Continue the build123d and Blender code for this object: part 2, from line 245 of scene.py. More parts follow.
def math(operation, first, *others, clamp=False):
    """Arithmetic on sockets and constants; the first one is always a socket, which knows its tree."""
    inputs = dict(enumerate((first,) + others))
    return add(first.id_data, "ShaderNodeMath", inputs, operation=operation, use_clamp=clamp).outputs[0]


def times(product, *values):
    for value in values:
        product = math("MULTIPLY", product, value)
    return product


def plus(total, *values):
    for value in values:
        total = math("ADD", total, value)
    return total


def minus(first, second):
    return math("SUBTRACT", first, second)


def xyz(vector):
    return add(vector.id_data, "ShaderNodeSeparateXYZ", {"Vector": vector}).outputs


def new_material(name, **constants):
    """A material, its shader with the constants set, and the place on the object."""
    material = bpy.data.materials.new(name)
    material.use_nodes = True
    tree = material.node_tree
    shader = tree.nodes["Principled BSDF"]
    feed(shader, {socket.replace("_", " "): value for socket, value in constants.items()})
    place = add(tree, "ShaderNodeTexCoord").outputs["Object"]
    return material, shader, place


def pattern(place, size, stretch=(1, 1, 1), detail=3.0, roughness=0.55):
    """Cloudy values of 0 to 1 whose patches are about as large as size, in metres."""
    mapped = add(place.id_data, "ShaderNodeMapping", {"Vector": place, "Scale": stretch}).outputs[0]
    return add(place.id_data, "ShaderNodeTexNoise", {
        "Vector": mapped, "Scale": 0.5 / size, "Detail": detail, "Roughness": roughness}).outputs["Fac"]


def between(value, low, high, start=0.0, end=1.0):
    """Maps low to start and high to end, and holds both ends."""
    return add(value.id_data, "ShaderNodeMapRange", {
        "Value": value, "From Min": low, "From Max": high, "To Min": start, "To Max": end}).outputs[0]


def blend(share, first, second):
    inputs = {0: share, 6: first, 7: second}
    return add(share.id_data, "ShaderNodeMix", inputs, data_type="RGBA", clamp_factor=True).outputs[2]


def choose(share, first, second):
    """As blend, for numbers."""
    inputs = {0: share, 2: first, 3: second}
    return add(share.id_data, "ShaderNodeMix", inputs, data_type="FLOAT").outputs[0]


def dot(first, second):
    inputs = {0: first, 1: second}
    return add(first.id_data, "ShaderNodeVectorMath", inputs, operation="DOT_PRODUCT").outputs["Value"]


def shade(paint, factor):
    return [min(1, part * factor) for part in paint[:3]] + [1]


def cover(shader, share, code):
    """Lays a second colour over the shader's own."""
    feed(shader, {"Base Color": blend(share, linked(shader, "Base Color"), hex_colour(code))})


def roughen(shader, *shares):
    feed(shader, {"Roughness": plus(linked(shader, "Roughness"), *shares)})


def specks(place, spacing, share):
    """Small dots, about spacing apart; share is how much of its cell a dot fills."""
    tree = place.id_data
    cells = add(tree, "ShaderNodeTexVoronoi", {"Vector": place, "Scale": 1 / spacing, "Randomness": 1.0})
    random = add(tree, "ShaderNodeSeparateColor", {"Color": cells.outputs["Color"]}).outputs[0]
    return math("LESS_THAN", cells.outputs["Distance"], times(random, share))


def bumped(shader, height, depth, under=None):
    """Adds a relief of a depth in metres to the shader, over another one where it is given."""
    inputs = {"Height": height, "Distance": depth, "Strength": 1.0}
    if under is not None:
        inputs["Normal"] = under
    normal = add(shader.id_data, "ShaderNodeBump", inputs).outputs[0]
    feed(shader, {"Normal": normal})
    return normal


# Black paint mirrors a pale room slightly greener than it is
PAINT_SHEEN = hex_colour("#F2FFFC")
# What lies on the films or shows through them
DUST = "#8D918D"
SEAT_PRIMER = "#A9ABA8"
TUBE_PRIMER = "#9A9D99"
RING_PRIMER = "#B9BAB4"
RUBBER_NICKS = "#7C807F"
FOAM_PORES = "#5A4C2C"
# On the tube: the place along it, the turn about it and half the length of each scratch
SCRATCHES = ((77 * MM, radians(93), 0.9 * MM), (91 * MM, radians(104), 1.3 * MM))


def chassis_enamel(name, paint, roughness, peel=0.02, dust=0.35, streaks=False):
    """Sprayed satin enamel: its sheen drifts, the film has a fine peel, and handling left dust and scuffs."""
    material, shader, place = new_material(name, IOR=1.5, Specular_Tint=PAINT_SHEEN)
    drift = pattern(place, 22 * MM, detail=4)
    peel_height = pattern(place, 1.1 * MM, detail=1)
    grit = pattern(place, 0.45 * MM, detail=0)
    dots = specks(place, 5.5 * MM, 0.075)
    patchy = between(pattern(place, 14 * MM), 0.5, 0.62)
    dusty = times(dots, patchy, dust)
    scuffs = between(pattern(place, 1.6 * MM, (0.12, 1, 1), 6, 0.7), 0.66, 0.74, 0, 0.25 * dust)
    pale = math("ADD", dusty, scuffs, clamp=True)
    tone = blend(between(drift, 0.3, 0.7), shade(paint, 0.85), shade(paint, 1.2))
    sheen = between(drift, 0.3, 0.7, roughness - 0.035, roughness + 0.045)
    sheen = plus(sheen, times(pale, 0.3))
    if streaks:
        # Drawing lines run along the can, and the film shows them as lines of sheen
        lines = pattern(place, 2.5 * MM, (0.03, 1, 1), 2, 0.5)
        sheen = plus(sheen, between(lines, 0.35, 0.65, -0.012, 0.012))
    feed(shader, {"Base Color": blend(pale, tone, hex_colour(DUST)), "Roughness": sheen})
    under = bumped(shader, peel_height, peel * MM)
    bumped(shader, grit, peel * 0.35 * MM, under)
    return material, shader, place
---
## STATED PROBLEM
Reproduce every line of the data verbatim.

## THE SOLUTION
Continue the build123d and Blender code for this object: part 2, from line 245 of scene.py. More parts follow.
def math(operation, first, *others, clamp=False):
    """Arithmetic on sockets and constants; the first one is always a socket, which knows its tree."""
    inputs = dict(enumerate((first,) + others))
    return add(first.id_data, "ShaderNodeMath", inputs, operation=operation, use_clamp=clamp).outputs[0]


def times(product, *values):
    for value in values:
        product = math("MULTIPLY", product, value)
    return product


def plus(total, *values):
    for value in values:
        total = math("ADD", total, value)
    return total


def minus(first, second):
    return math("SUBTRACT", first, second)


def xyz(vector):
    return add(vector.id_data, "ShaderNodeSeparateXYZ", {"Vector": vector}).outputs


def new_material(name, **constants):
    """A material, its shader with the constants set, and the place on the object."""
    material = bpy.data.materials.new(name)
    material.use_nodes = True
    tree = material.node_tree
    shader = tree.nodes["Principled BSDF"]
    feed(shader, {socket.replace("_", " "): value for socket, value in constants.items()})
    place = add(tree, "ShaderNodeTexCoord").outputs["Object"]
    return material, shader, place


def pattern(place, size, stretch=(1, 1, 1), detail=3.0, roughness=0.55):
    """Cloudy values of 0 to 1 whose patches are about as large as size, in metres."""
    mapped = add(place.id_data, "ShaderNodeMapping", {"Vector": place, "Scale": stretch}).outputs[0]
    return add(place.id_data, "ShaderNodeTexNoise", {
        "Vector": mapped, "Scale": 0.5 / size, "Detail": detail, "Roughness": roughness}).outputs["Fac"]


def between(value, low, high, start=0.0, end=1.0):
    """Maps low to start and high to end, and holds both ends."""
    return add(value.id_data, "ShaderNodeMapRange", {
        "Value": value, "From Min": low, "From Max": high, "To Min": start, "To Max": end}).outputs[0]


def blend(share, first, second):
    inputs = {0: share, 6: first, 7: second}
    return add(share.id_data, "ShaderNodeMix", inputs, data_type="RGBA", clamp_factor=True).outputs[2]


def choose(share, first, second):
    """As blend, for numbers."""
    inputs = {0: share, 2: first, 3: second}
    return add(share.id_data, "ShaderNodeMix", inputs, data_type="FLOAT").outputs[0]


def dot(first, second):
    inputs = {0: first, 1: second}
    return add(first.id_data, "ShaderNodeVectorMath", inputs, operation="DOT_PRODUCT").outputs["Value"]


def shade(paint, factor):
    return [min(1, part * factor) for part in paint[:3]] + [1]


def cover(shader, share, code):
    """Lays a second colour over the shader's own."""
    feed(shader, {"Base Color": blend(share, linked(shader, "Base Color"), hex_colour(code))})


def roughen(shader, *shares):
    feed(shader, {"Roughness": plus(linked(shader, "Roughness"), *shares)})


def specks(place, spacing, share):
    """Small dots, about spacing apart; share is how much of its cell a dot fills."""
    tree = place.id_data
    cells = add(tree, "ShaderNodeTexVoronoi", {"Vector": place, "Scale": 1 / spacing, "Randomness": 1.0})
    random = add(tree, "ShaderNodeSeparateColor", {"Color": cells.outputs["Color"]}).outputs[0]
    return math("LESS_THAN", cells.outputs["Distance"], times(random, share))


def bumped(shader, height, depth, under=None):
    """Adds a relief of a depth in metres to the shader, over another one where it is given."""
    inputs = {"Height": height, "Distance": depth, "Strength": 1.0}
    if under is not None:
        inputs["Normal"] = under
    normal = add(shader.id_data, "ShaderNodeBump", inputs).outputs[0]
    feed(shader, {"Normal": normal})
    return normal


# Black paint mirrors a pale room slightly greener than it is
PAINT_SHEEN = hex_colour("#F2FFFC")
# What lies on the films or shows through them
DUST = "#8D918D"
SEAT_PRIMER = "#A9ABA8"
TUBE_PRIMER = "#9A9D99"
RING_PRIMER = "#B9BAB4"
RUBBER_NICKS = "#7C807F"
FOAM_PORES = "#5A4C2C"
# On the tube: the place along it, the turn about it and half the length of each scratch
SCRATCHES = ((77 * MM, radians(93), 0.9 * MM), (91 * MM, radians(104), 1.3 * MM))


def chassis_enamel(name, paint, roughness, peel=0.02, dust=0.35, streaks=False):
    """Sprayed satin enamel: its sheen drifts, the film has a fine peel, and handling left dust and scuffs."""
    material, shader, place = new_material(name, IOR=1.5, Specular_Tint=PAINT_SHEEN)
    drift = pattern(place, 22 * MM, detail=4)
    peel_height = pattern(place, 1.1 * MM, detail=1)
    grit = pattern(place, 0.45 * MM, detail=0)
    dots = specks(place, 5.5 * MM, 0.075)
    patchy = between(pattern(place, 14 * MM), 0.5, 0.62)
    dusty = times(dots, patchy, dust)
    scuffs = between(pattern(place, 1.6 * MM, (0.12, 1, 1), 6, 0.7), 0.66, 0.74, 0, 0.25 * dust)
    pale = math("ADD", dusty, scuffs, clamp=True)
    tone = blend(between(drift, 0.3, 0.7), shade(paint, 0.85), shade(paint, 1.2))
    sheen = between(drift, 0.3, 0.7, roughness - 0.035, roughness + 0.045)
    sheen = plus(sheen, times(pale, 0.3))
    if streaks:
        # Drawing lines run along the can, and the film shows them as lines of sheen
        lines = pattern(place, 2.5 * MM, (0.03, 1, 1), 2, 0.5)
        sheen = plus(sheen, between(lines, 0.35, 0.65, -0.012, 0.012))
    feed(shader, {"Base Color": blend(pale, tone, hex_colour(DUST)), "Roughness": sheen})
    under = bumped(shader, peel_height, peel * MM)
    bumped(shader, grit, peel * 0.35 * MM, under)
    return material, shader, place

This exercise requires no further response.